Access Type

Open Access Dissertation

Date of Award

January 2013

Degree Type

Dissertation

Degree Name

Ed.D.

Department

Curriculum and Instruction

First Advisor

Gerald R. Oglan

Abstract

This study explored the emerging context of elementary school principals as they engaged in the work of Instructional Leadership. Naturalistic Inquiry was adopted as a methodological framework to explore the unique perspectives and understandings of participants. Focus Group activities, surveys, small group interviews, and recursive ethnographic interviews were used to capture rich and descriptive representations of principal understandings. Research questions explored the experiences and conditions that participants identified as essential for their growth as Instructional Leaders. The concept of paradigm and the implications of system structures and hierarchies was investigated as it relates to the supporting conditions necessary for principal growth with clear trends emerging about the shifting nature of school leadership to an Interpretive model. The findings of this study highlight an emerging description of the goals and attributes that elementary school principals ascribe to Instructional Leadership. Participating principals identified that the intended outcomes of their work as instructional leaders included: 1) positively impacting broad measures of student outcomes; 2) positively impacting pedagogical change and growth for teachers; and 3) the creation of a learning culture within their schools. Additionally, principals identified that the key attributes of Instructional Leadership could be classified under four broad categories: 1) actions related to leadership style and approach; 2) actions which serve to facilitate the `Improvement Planning Cycle' of schools; 3) establishing and maintaining a focus on the tasks of teaching and learning; 4) and engaging in actions that intentionally cultivate the learning culture of the school.

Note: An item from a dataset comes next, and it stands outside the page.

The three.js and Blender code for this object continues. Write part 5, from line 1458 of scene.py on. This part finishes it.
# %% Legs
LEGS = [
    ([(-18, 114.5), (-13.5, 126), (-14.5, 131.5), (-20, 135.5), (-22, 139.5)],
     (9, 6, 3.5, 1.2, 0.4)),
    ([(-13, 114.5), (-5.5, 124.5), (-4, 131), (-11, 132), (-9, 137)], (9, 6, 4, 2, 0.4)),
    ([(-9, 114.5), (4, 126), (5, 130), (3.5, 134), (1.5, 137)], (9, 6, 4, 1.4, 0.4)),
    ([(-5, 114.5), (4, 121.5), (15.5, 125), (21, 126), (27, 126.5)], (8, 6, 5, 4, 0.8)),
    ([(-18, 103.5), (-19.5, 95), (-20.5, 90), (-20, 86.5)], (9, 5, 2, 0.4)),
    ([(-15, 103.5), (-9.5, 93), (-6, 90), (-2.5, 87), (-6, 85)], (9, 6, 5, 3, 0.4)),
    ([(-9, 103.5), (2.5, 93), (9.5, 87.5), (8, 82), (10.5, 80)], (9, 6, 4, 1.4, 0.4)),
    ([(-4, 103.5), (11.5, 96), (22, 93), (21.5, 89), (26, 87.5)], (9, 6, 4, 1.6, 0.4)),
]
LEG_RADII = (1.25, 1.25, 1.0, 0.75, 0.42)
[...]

An analysis of the structures and conditions that principals identified as significant in supporting their growth emerged. These reside in: 1) support for self; 2) support from peers; 3) support from the system; and 4) support from the professional organization. A key finding of this study was a disconnect between the learning culture that principals cultivate in their buildings to foster collaboration, trust, co-learning and an inquiry mindset, and the learning culture that exists for principals. The role of the district, and particularly, the superintendent, was explored as being essential to creating the supportive conditions - the culture of learning that principals identify as critical.